-- begin --

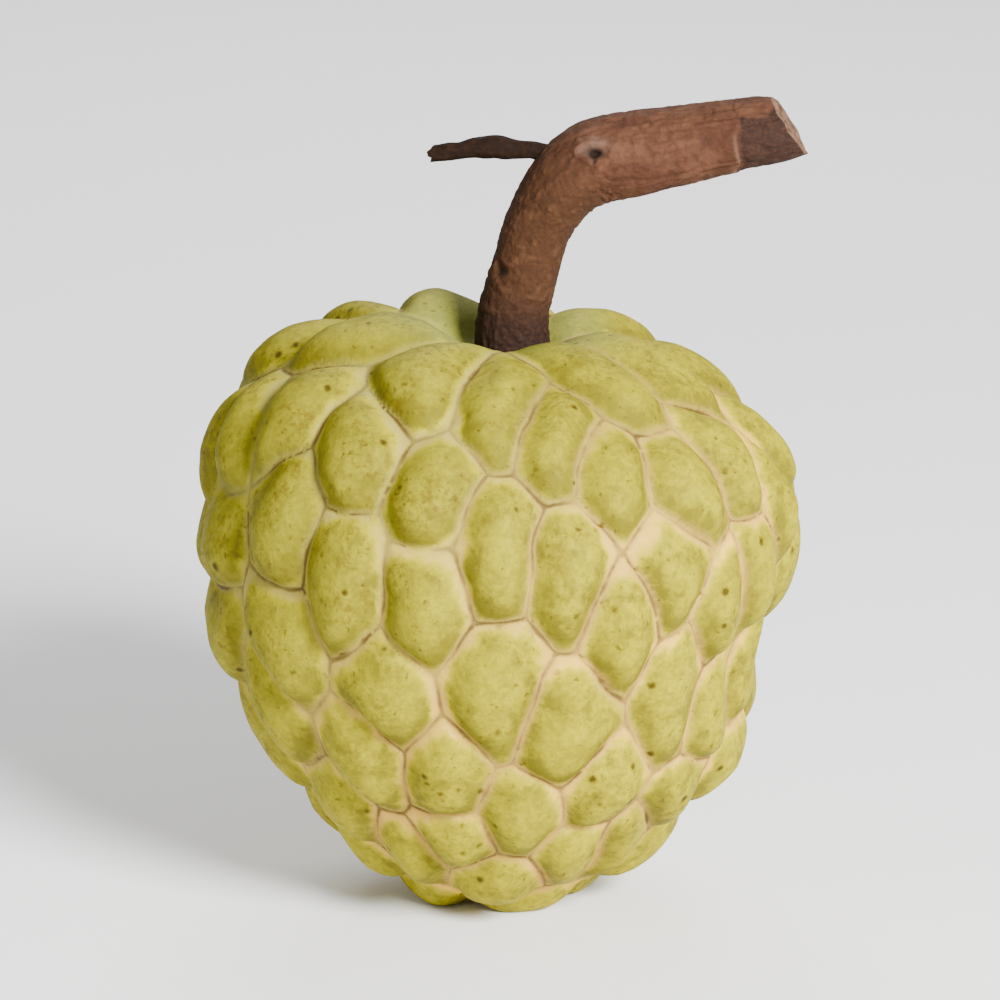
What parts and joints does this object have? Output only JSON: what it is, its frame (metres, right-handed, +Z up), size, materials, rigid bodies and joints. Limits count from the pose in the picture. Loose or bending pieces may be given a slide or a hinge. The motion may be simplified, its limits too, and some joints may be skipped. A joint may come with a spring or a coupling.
{
  "type": "custard apple",
  "caption": "Whole ripe custard apple with a knobbly yellow-green skin of rounded carpels, standing on its blossom end, with its bent brown stalk and a dry side twig.",
  "frame": {"origin": "centre of the small flat spot at the blossom end that the fruit stands on", "axes": "+Z up along the fruit's height, +X to the side that the stalk's cut end points to, +Y away from the viewer"},
  "size_m": [0.079, 0.0778, 0.1067],
  "materials": {
    "skin": "matte waxy yellow-green skin, cream between the carpels",
    "bark": "rough reddish-brown bark"
  },
  "bodies": {
    "root": {"fruit": "skin", "stalk": "bark"}
  },
  "joints": []
}
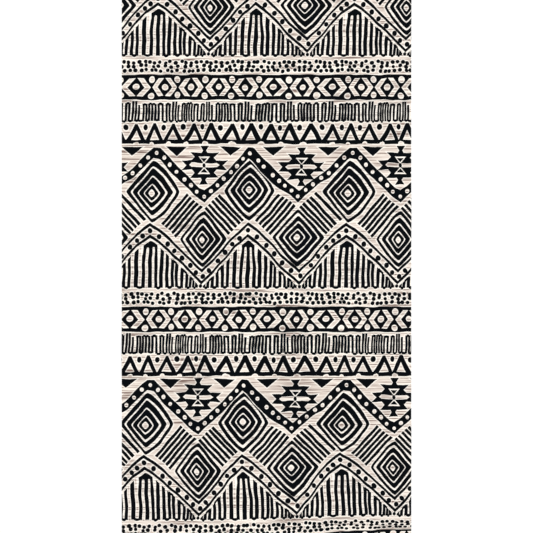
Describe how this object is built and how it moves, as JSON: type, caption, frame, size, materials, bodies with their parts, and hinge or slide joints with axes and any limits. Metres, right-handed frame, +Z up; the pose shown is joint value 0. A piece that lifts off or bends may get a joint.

-- end --

== Task details ==
Exactly reproduce every line of the data above.

== Solution to the problem ==
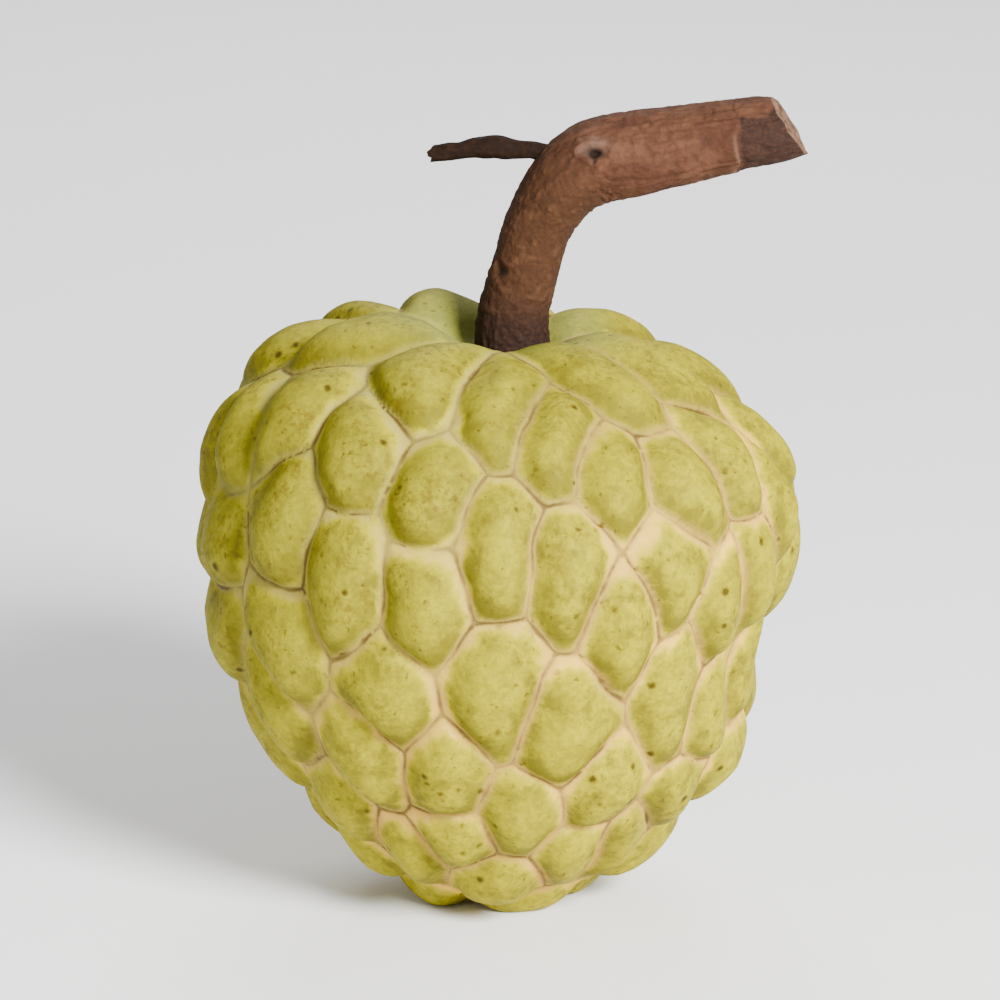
What parts and joints does this object have? Output only JSON: what it is, its frame (metres, right-handed, +Z up), size, materials, rigid bodies and joints. Limits count from the pose in the picture. Loose or bending pieces may be given a slide or a hinge. The motion may be simplified, its limits too, and some joints may be skipped. A joint may come with a spring or a coupling.
{
  "type": "custard apple",
  "caption": "Whole ripe custard apple with a knobbly yellow-green skin of rounded carpels, standing on its blossom end, with its bent brown stalk and a dry side twig.",
  "frame": {"origin": "centre of the small flat spot at the blossom end that the fruit stands on", "axes": "+Z up along the fruit's height, +X to the side that the stalk's cut end points to, +Y away from the viewer"},
  "size_m": [0.079, 0.0778, 0.1067],
  "materials": {
    "skin": "matte waxy yellow-green skin, cream between the carpels",
    "bark": "rough reddish-brown bark"
  },
  "bodies": {
    "root": {"fruit": "skin", "stalk": "bark"}
  },
  "joints": []
}
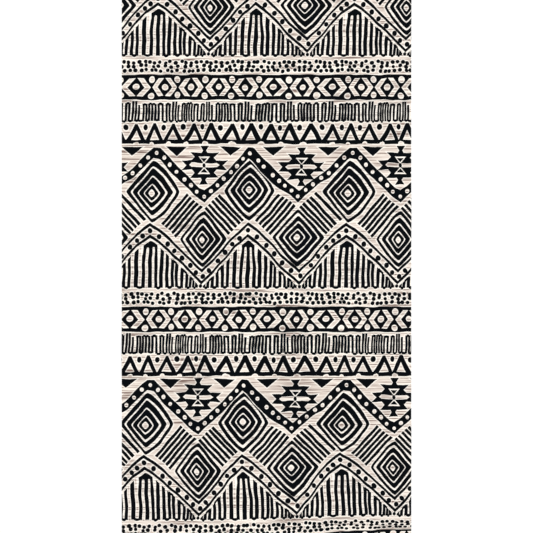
Describe how this object is built and how it moves, as JSON: type, caption, frame, size, materials, bodies with their parts, and hinge or slide joints with axes and any limits. Metres, right-handed frame, +Z up; the pose shown is joint value 0. A piece that lifts off or bends may get a joint.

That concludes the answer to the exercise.